Copy every line of the data exactly, leaving nothing out.

─── Supplied data

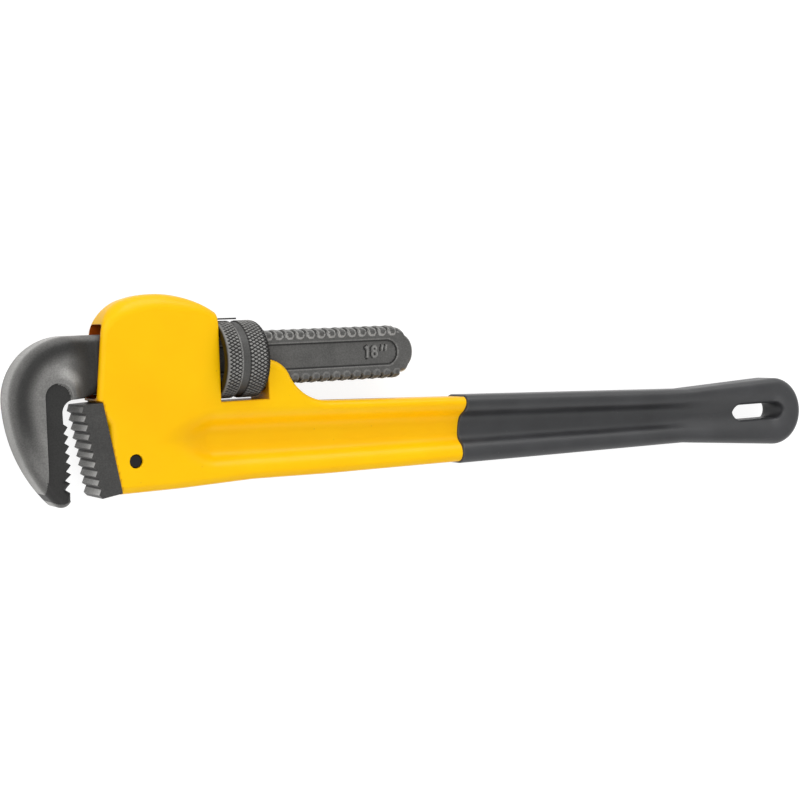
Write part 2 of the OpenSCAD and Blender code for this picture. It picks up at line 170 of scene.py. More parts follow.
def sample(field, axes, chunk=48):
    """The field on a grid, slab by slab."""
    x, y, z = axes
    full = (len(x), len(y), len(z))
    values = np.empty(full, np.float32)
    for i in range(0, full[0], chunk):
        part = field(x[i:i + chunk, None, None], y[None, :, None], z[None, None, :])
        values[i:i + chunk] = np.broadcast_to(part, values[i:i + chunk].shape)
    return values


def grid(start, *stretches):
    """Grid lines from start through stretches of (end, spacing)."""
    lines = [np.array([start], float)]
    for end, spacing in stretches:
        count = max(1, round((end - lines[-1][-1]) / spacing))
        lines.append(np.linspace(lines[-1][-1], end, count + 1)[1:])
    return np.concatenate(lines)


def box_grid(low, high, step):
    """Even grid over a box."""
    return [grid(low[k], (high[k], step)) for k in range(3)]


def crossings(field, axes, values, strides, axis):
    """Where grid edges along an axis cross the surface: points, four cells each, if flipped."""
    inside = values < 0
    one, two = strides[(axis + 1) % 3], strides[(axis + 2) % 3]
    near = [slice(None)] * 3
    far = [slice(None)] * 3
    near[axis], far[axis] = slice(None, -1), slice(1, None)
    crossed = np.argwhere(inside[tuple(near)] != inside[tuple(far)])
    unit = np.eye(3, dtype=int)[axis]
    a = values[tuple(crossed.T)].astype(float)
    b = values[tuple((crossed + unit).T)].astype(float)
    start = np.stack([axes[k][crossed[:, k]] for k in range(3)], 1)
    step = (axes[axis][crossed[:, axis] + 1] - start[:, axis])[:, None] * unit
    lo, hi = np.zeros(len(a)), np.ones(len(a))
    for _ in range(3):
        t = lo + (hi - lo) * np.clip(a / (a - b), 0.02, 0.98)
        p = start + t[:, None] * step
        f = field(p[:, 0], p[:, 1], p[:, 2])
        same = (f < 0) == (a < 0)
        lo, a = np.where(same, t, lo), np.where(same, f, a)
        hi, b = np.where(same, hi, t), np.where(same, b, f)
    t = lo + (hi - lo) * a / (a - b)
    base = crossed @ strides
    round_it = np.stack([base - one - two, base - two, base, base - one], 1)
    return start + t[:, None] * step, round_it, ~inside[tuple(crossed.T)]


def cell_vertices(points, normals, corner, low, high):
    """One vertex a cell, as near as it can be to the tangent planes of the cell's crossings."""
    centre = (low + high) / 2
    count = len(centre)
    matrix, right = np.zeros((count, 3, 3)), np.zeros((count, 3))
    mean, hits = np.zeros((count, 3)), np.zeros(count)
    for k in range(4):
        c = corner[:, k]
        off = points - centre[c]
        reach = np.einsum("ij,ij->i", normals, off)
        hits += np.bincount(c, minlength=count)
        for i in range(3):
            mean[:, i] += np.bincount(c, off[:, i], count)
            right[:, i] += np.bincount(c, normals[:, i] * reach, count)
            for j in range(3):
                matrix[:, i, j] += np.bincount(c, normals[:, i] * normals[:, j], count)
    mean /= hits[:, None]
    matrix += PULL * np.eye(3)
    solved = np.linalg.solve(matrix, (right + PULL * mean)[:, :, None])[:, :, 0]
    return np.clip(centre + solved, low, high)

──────

• [Result of the exercise]:
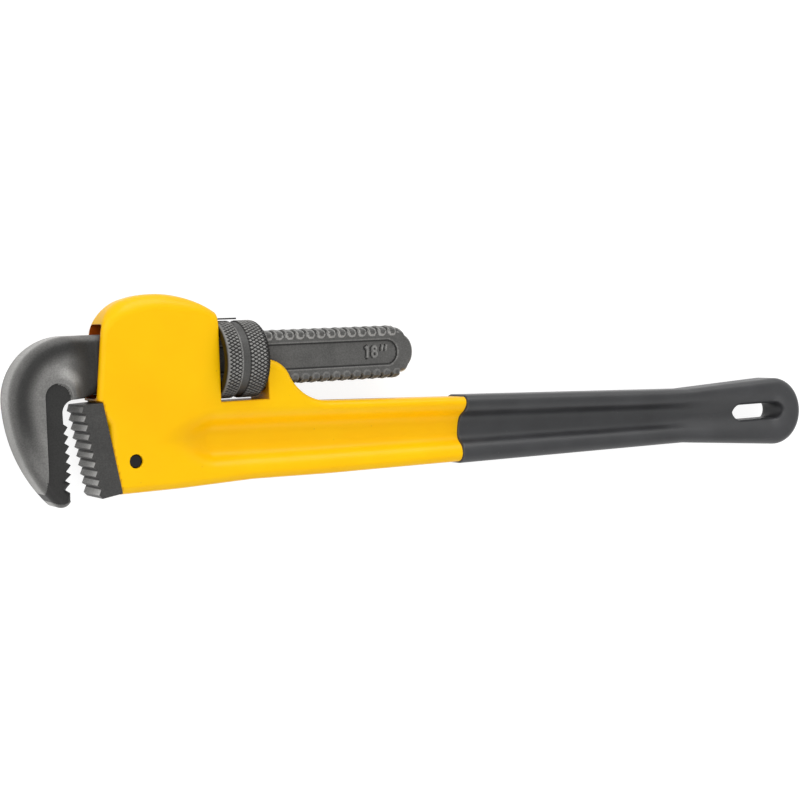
Write part 2 of the OpenSCAD and Blender code for this picture. It picks up at line 170 of scene.py. More parts follow.
def sample(field, axes, chunk=48):
    """The field on a grid, slab by slab."""
    x, y, z = axes
    full = (len(x), len(y), len(z))
    values = np.empty(full, np.float32)
    for i in range(0, full[0], chunk):
        part = field(x[i:i + chunk, None, None], y[None, :, None], z[None, None, :])
        values[i:i + chunk] = np.broadcast_to(part, values[i:i + chunk].shape)
    return values


def grid(start, *stretches):
    """Grid lines from start through stretches of (end, spacing)."""
    lines = [np.array([start], float)]
    for end, spacing in stretches:
        count = max(1, round((end - lines[-1][-1]) / spacing))
        lines.append(np.linspace(lines[-1][-1], end, count + 1)[1:])
    return np.concatenate(lines)


def box_grid(low, high, step):
    """Even grid over a box."""
    return [grid(low[k], (high[k], step)) for k in range(3)]


def crossings(field, axes, values, strides, axis):
    """Where grid edges along an axis cross the surface: points, four cells each, if flipped."""
    inside = values < 0
    one, two = strides[(axis + 1) % 3], strides[(axis + 2) % 3]
    near = [slice(None)] * 3
    far = [slice(None)] * 3
    near[axis], far[axis] = slice(None, -1), slice(1, None)
    crossed = np.argwhere(inside[tuple(near)] != inside[tuple(far)])
    unit = np.eye(3, dtype=int)[axis]
    a = values[tuple(crossed.T)].astype(float)
    b = values[tuple((crossed + unit).T)].astype(float)
    start = np.stack([axes[k][crossed[:, k]] for k in range(3)], 1)
    step = (axes[axis][crossed[:, axis] + 1] - start[:, axis])[:, None] * unit
    lo, hi = np.zeros(len(a)), np.ones(len(a))
    for _ in range(3):
        t = lo + (hi - lo) * np.clip(a / (a - b), 0.02, 0.98)
        p = start + t[:, None] * step
        f = field(p[:, 0], p[:, 1], p[:, 2])
        same = (f < 0) == (a < 0)
        lo, a = np.where(same, t, lo), np.where(same, f, a)
        hi, b = np.where(same, hi, t), np.where(same, b, f)
    t = lo + (hi - lo) * a / (a - b)
    base = crossed @ strides
    round_it = np.stack([base - one - two, base - two, base, base - one], 1)
    return start + t[:, None] * step, round_it, ~inside[tuple(crossed.T)]


def cell_vertices(points, normals, corner, low, high):
    """One vertex a cell, as near as it can be to the tangent planes of the cell's crossings."""
    centre = (low + high) / 2
    count = len(centre)
    matrix, right = np.zeros((count, 3, 3)), np.zeros((count, 3))
    mean, hits = np.zeros((count, 3)), np.zeros(count)
    for k in range(4):
        c = corner[:, k]
        off = points - centre[c]
        reach = np.einsum("ij,ij->i", normals, off)
        hits += np.bincount(c, minlength=count)
        for i in range(3):
            mean[:, i] += np.bincount(c, off[:, i], count)
            right[:, i] += np.bincount(c, normals[:, i] * reach, count)
            for j in range(3):
                matrix[:, i, j] += np.bincount(c, normals[:, i] * normals[:, j], count)
    mean /= hits[:, None]
    matrix += PULL * np.eye(3)
    solved = np.linalg.solve(matrix, (right + PULL * mean)[:, :, None])[:, :, 0]
    return np.clip(centre + solved, low, high)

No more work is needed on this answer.